DATA BLOCK —
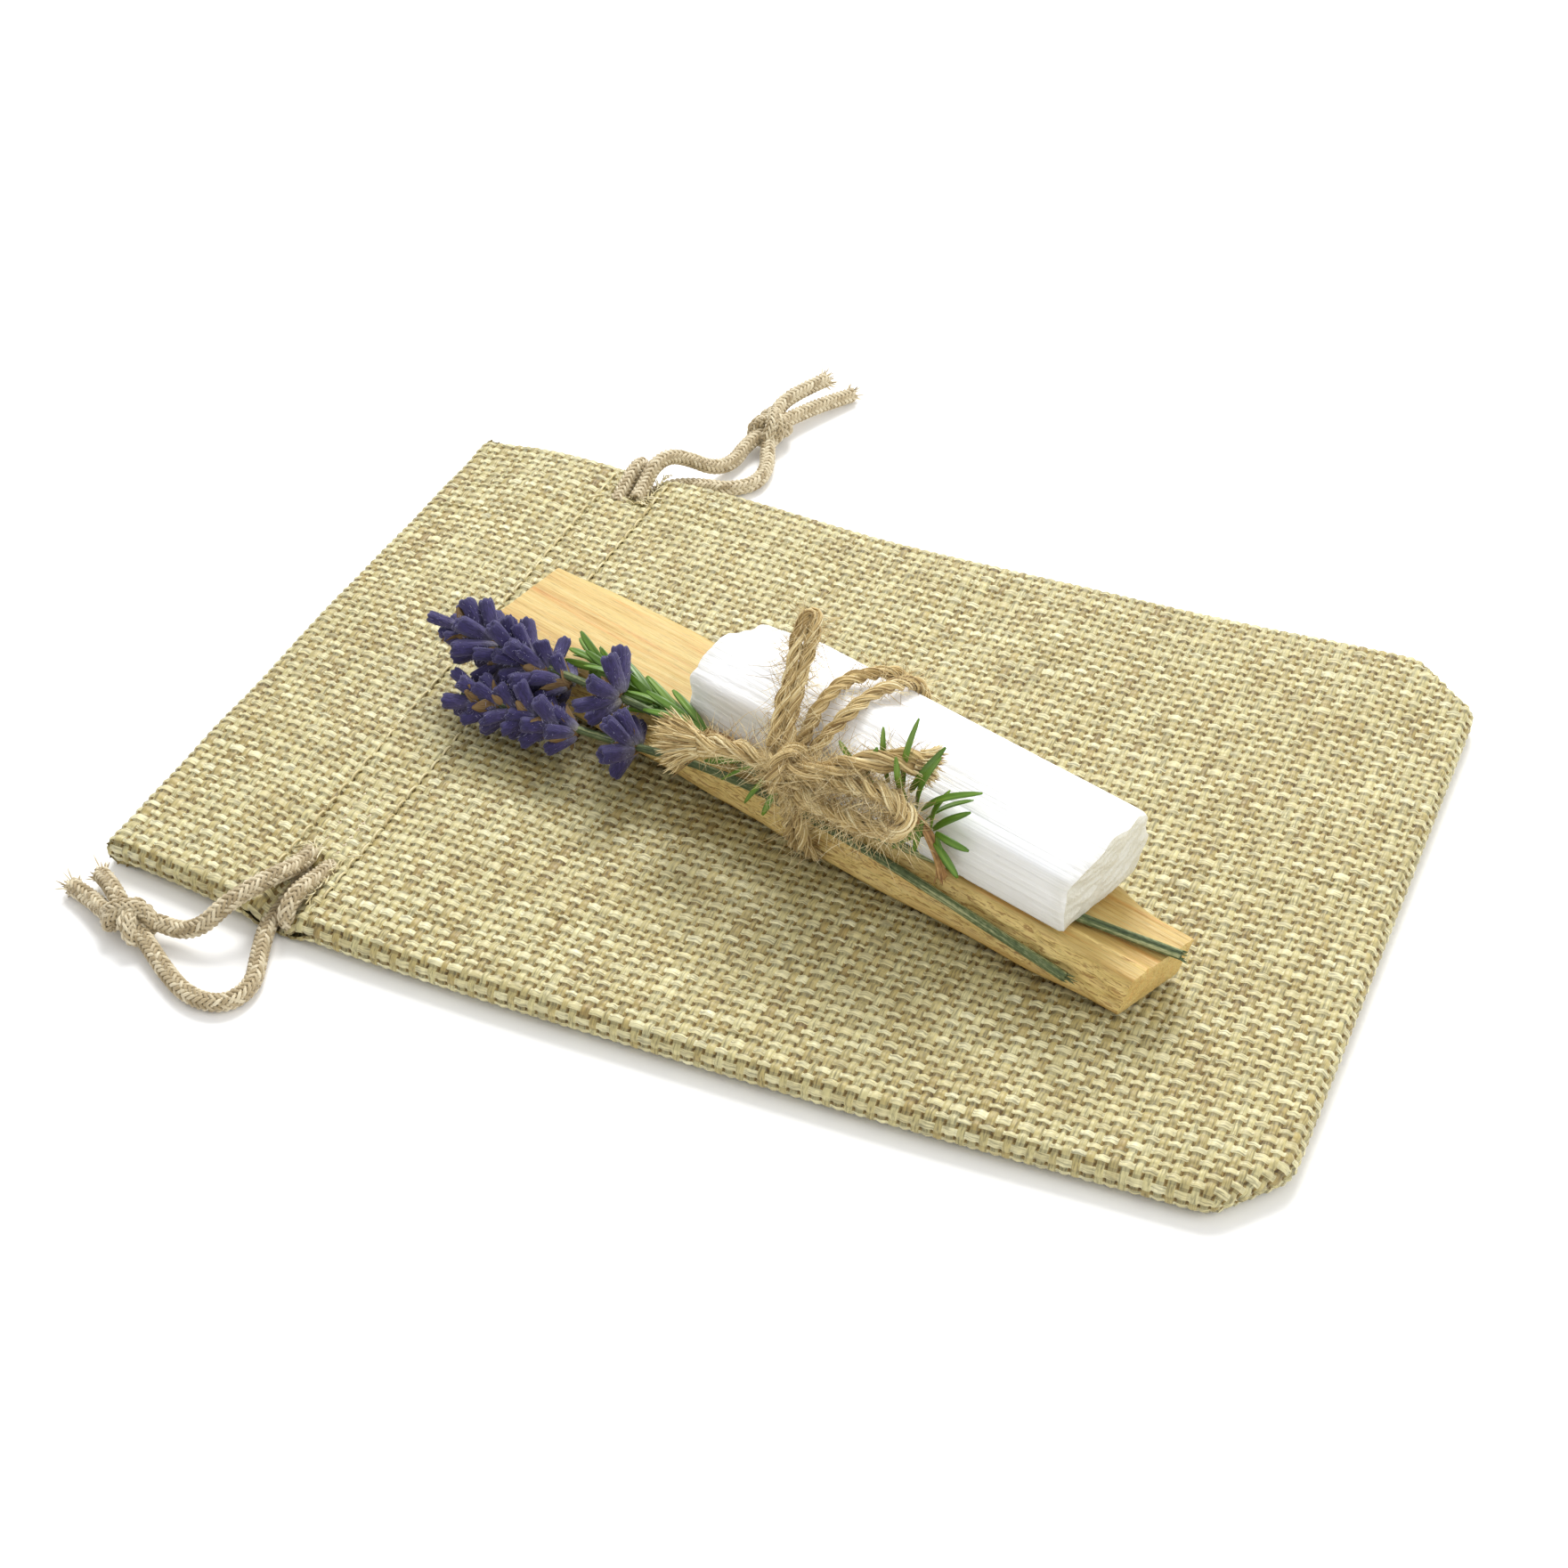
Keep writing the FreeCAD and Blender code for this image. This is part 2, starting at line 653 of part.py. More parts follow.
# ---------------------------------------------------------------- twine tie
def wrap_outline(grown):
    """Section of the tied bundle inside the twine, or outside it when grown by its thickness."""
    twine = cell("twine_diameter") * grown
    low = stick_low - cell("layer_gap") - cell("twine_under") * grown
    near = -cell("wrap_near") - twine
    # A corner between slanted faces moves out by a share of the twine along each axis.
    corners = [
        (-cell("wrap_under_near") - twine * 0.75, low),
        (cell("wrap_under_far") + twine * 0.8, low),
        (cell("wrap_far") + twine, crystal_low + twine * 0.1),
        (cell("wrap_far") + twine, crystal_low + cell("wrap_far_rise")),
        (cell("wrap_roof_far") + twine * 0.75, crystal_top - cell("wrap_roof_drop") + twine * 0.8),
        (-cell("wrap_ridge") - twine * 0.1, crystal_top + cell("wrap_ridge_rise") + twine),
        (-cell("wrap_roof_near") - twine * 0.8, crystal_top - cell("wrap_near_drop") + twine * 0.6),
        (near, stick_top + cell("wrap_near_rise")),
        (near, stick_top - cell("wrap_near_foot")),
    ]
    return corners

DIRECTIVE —
The lines above should be duplicated exactly.

TASK RESULT —
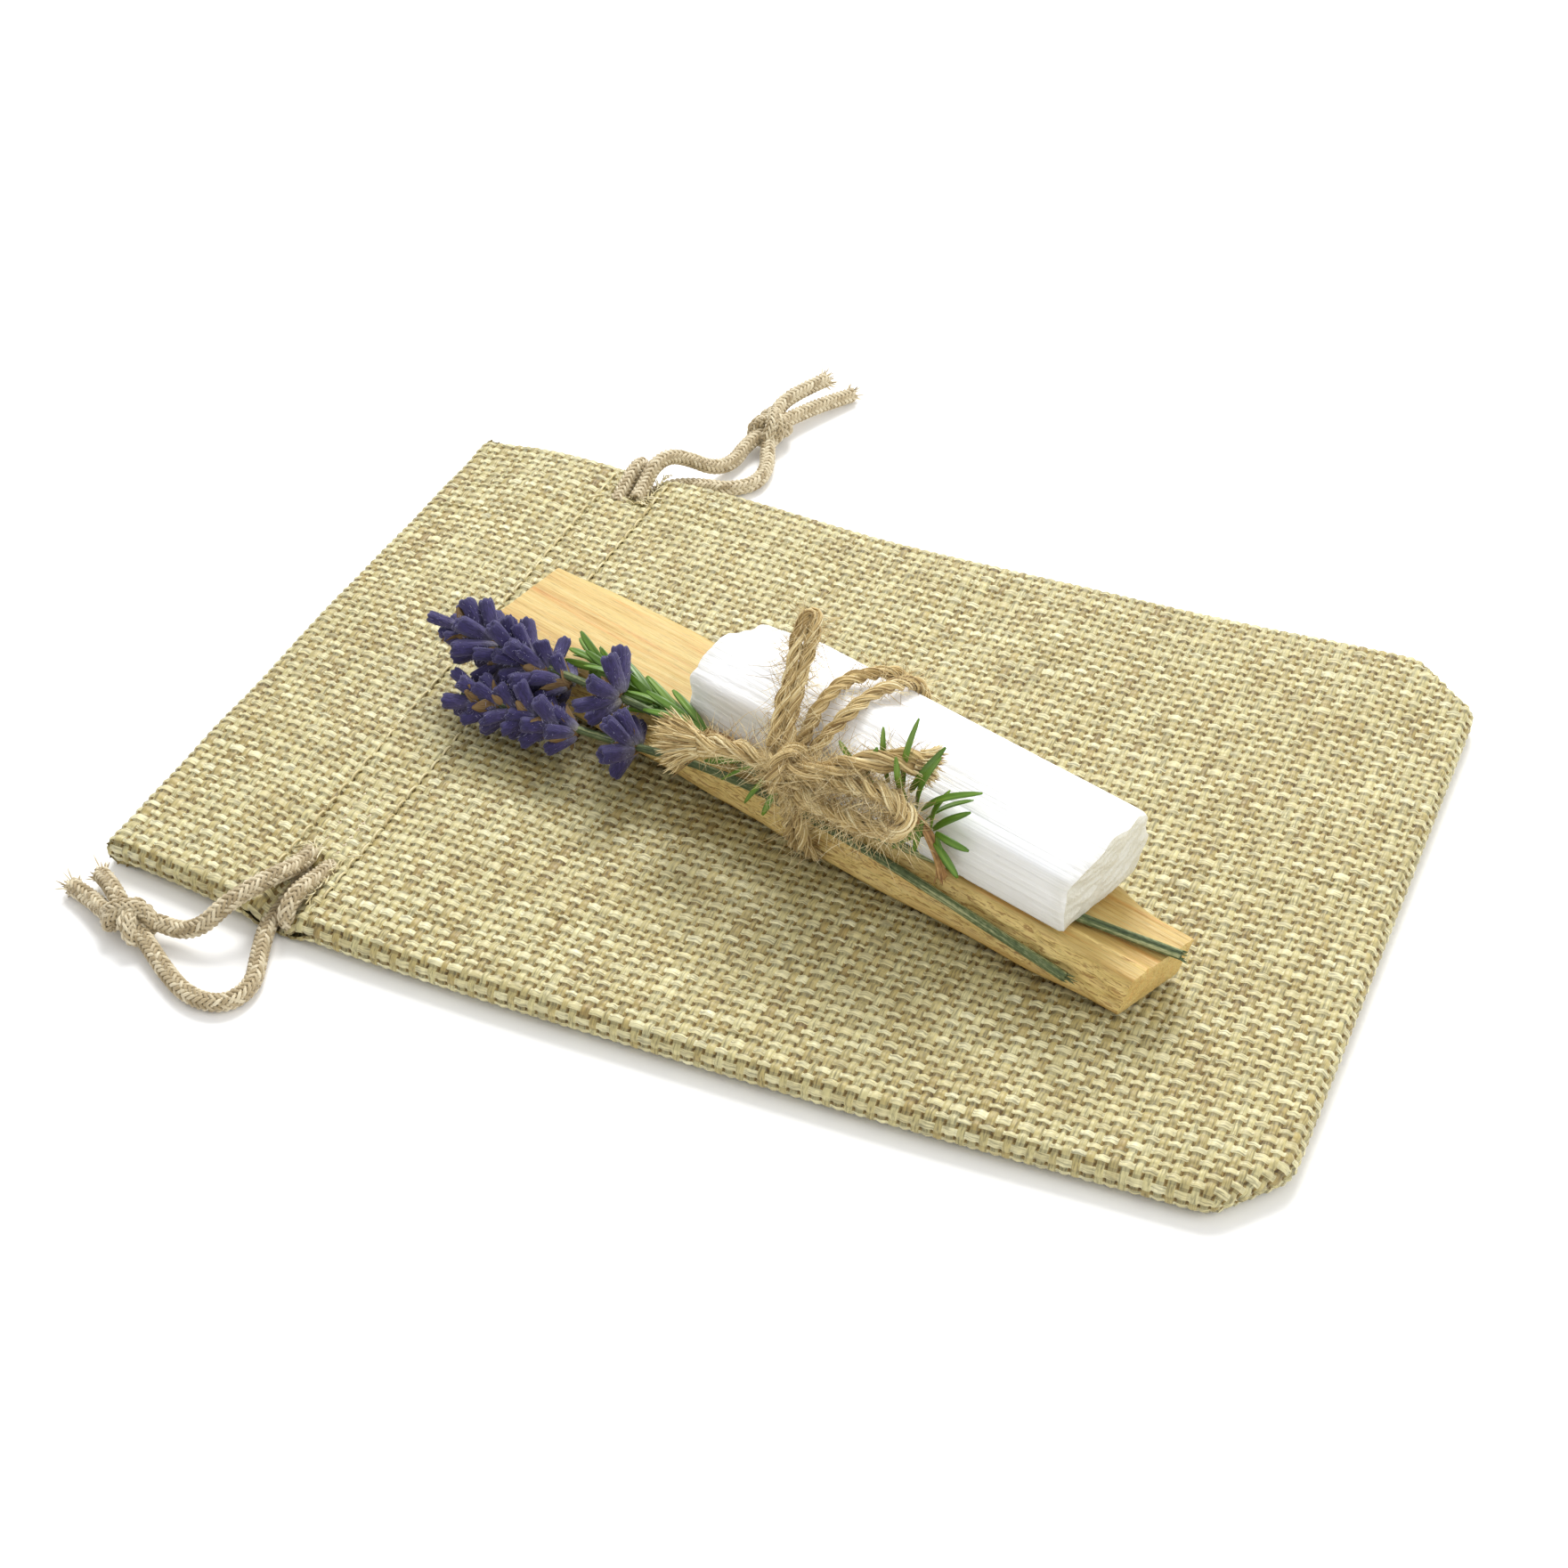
Keep writing the FreeCAD and Blender code for this image. This is part 2, starting at line 653 of part.py. More parts follow.
# ---------------------------------------------------------------- twine tie
def wrap_outline(grown):
    """Section of the tied bundle inside the twine, or outside it when grown by its thickness."""
    twine = cell("twine_diameter") * grown
    low = stick_low - cell("layer_gap") - cell("twine_under") * grown
    near = -cell("wrap_near") - twine
    # A corner between slanted faces moves out by a share of the twine along each axis.
    corners = [
        (-cell("wrap_under_near") - twine * 0.75, low),
        (cell("wrap_under_far") + twine * 0.8, low),
        (cell("wrap_far") + twine, crystal_low + twine * 0.1),
        (cell("wrap_far") + twine, crystal_low + cell("wrap_far_rise")),
        (cell("wrap_roof_far") + twine * 0.75, crystal_top - cell("wrap_roof_drop") + twine * 0.8),
        (-cell("wrap_ridge") - twine * 0.1, crystal_top + cell("wrap_ridge_rise") + twine),
        (-cell("wrap_roof_near") - twine * 0.8, crystal_top - cell("wrap_near_drop") + twine * 0.6),
        (near, stick_top + cell("wrap_near_rise")),
        (near, stick_top - cell("wrap_near_foot")),
    ]
    return corners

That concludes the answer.